22 KiB
Comprehensive Guide to Working with JSON in Python
Introduction
JSON (JavaScript Object Notation) is a lightweight data interchange format that's easy for humans to read and write and easy for machines to parse and generate. Python's built-in json library provides tools to work with JSON data, allowing you to serialize and deserialize Python objects.
Basic Operations
Encoding (Serialization)
Serialization is the process of converting a Python object into a JSON string. This is useful for saving data to a file or sending it over a network.

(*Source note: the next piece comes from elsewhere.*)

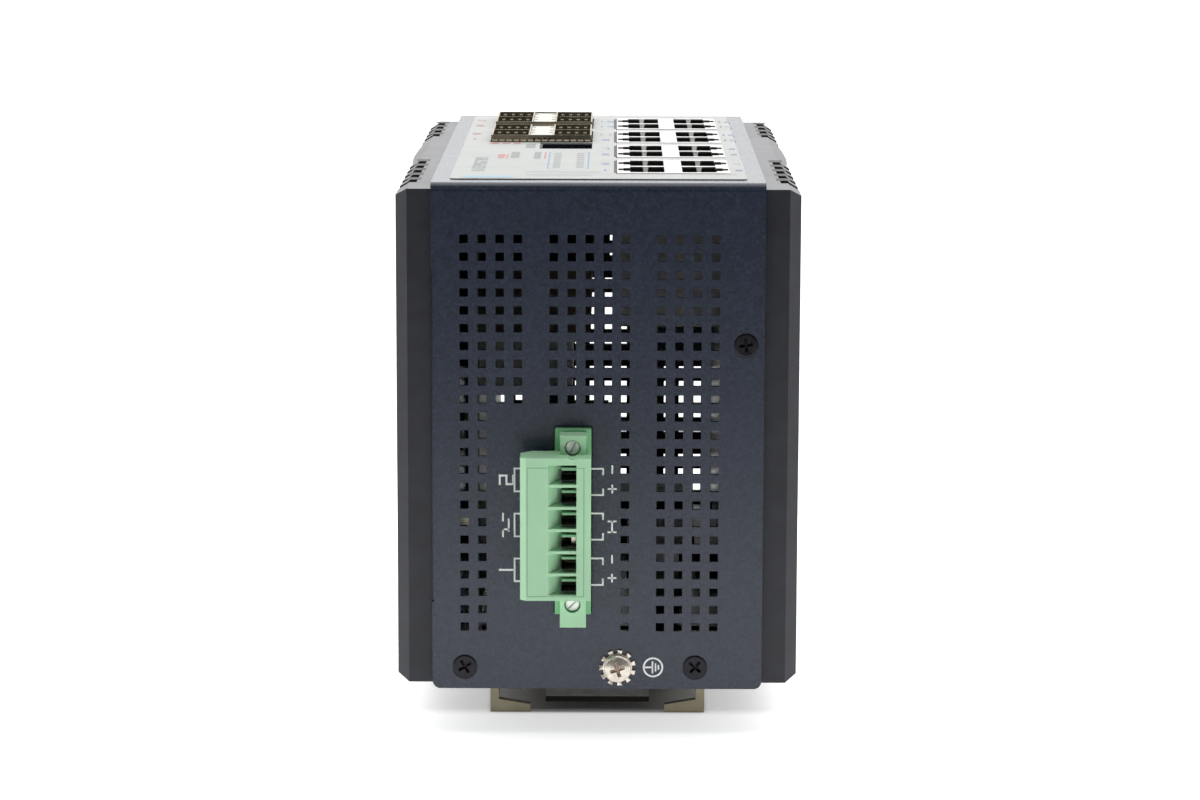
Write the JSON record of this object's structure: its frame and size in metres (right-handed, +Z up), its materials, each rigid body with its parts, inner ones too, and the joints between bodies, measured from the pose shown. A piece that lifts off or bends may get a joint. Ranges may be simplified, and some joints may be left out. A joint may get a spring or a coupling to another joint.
{
  "type": "din rail ethernet switch",
  "caption": "Network switch in a folded, perforated steel case with finned side walls, stacked jack blocks, module cages, a plug-in power terminal and a rail clip.",
  "frame": {"origin": "middle of the bottom of the overall box, in the plane that the clip stands on", "axes": "+Z up, from the rail clip to the port panel; +Y from the near perforated panel with the power terminal to the far one; +X to the right seen from the near panel"},
  "size_m": [0.0912, 0.18, 0.1274],
  "materials": {
    "case_paint": "fine textured powder coat",
    "heat_sink_finish": "satin black anodised",
    "film": "printed film, light grey",
    "guide": "clear light guide",
    "jack_metal": "bright tinned",
    "jack_plastic": "black",
    "cage_metal": "nickel plated, warm",
    "cage_strip_plastic": "cream",
    "board": "green solder mask",
    "chip": "black",
    "thermal_pad": "soft grey",
    "capacitor_can": "satin sleeve",
    "coil": "ferrite grey",
    "relay_case": "dark",
    "header_green": "green",
    "plug_green": "pale green",
    "contact_metal": "tinned",
    "screw_nickel": "nickel plated",
    "screw_black": "black oxide",
    "clip_zinc": "warm zinc plated",
    "spring_steel": "spring steel"
  },
  "bodies": {
    "root": {"main_shell": "case_paint", "chassis": "case_paint", "heat_sink_right": "heat_sink_finish", "heat_sink_left": "heat_sink_finish", "front_film": "film", "light_guides": "guide", "jack_shield_1": "jack_metal", "jack_shield_2": "jack_metal", "jack_shield_3": "jack_metal", "jack_shield_4": "jack_metal", "jack_housing_1": "jack_plastic", "jack_housing_2": "jack_plastic", "jack_housing_3": "jack_plastic", "jack_housing_4": "jack_plastic", "module_cage_1": "cage_metal", "module_cage_2": "cage_metal", "cage_strip_1": "cage_strip_plastic", "cage_strip_2": "cage_strip_plastic", "cage_gasket_1": "cage_metal", "cage_gasket_2": "cage_metal", "module_connectors_1": "jack_plastic", "module_connectors_2": "jack_plastic", "console_jack": "jack_plastic", "port_board": "board", "module_board": "board", "power_board": "board", "terminal_board": "board", "indicator_board": "board", "switch_chip": "chip", "fibre_chip": "chip", "thermal_pad_right": "thermal_pad", "thermal_pad_left": "thermal_pad", "port_phy_chips": "chip", "smoothing_capacitors": "capacitor_can", "module_capacitors": "capacitor_can", "inductors": "coil", "transformer": "coil", "alarm_relay": "relay_case", "power_link": "relay_case", "port_board_link": "relay_case", "module_board_link": "relay_case", "indicator_board_link": "relay_case", "terminal_header": "header_green", "terminal_plug": "plug_green", "header_pins": "contact_metal", "clamp_screws": "contact_metal", "plug_flange_screws": "screw_nickel", "case_screws": "screw_black", "ground_washer": "screw_nickel", "ground_screw": "screw_nickel", "port_board_standoffs": "contact_metal", "module_board_standoffs": "contact_metal", "power_board_standoffs": "contact_metal", "rail_clip": "clip_zinc", "clip_spring": "spring_steel", "clip_screws": "screw_nickel"}
  },
  "joints": []
}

Convert Python Object to JSON String
import json
data = {
"name": "John Doe",
"age": 30,
"isEmployed": True,
"skills": ["Python", "Machine Learning", "Web Development"]
}
json_string = json.dumps(data, indent=4)
print(json_string)
Write JSON Data to a File
with open('data.json', 'w') as file:
json.dump(data, file, indent=4)
Decoding (Deserialization)
Deserialization is the process of converting a JSON string back into a Python object. This is useful for loading data from a file or receiving it from a network.
Convert JSON String to Python Object
json_string = '{"name": "Jane Doe", "age": 25, "isEmployed": false}'
python_object = json.loads(json_string)
print(python_object)
Read JSON Data from a File
with open('data.json', 'r') as file:
python_object = json.load(file)
print(python_object)
Advanced Usage
Custom Object Encoding and Decoding
The json library can be extended to encode custom objects and decode JSON into specific Python classes.
Encoding Custom Objects
class User:
def __init__(self, name, age):
self.name = name
self.age = age
def encode_user(obj):
if isinstance(obj, User):
return {"name": obj.name, "age": obj.age, "__User__": True}
return obj
user = User("John Doe", 30)
json_string = json.dumps(user, default=encode_user)
print(json_string)
Decoding JSON into Custom Python Objects
def decode_user(dct):
if "__User__" in dct:
return User(dct["name"], dct["age"])
return dct
user = json.loads(json_string, object_hook=decode_user)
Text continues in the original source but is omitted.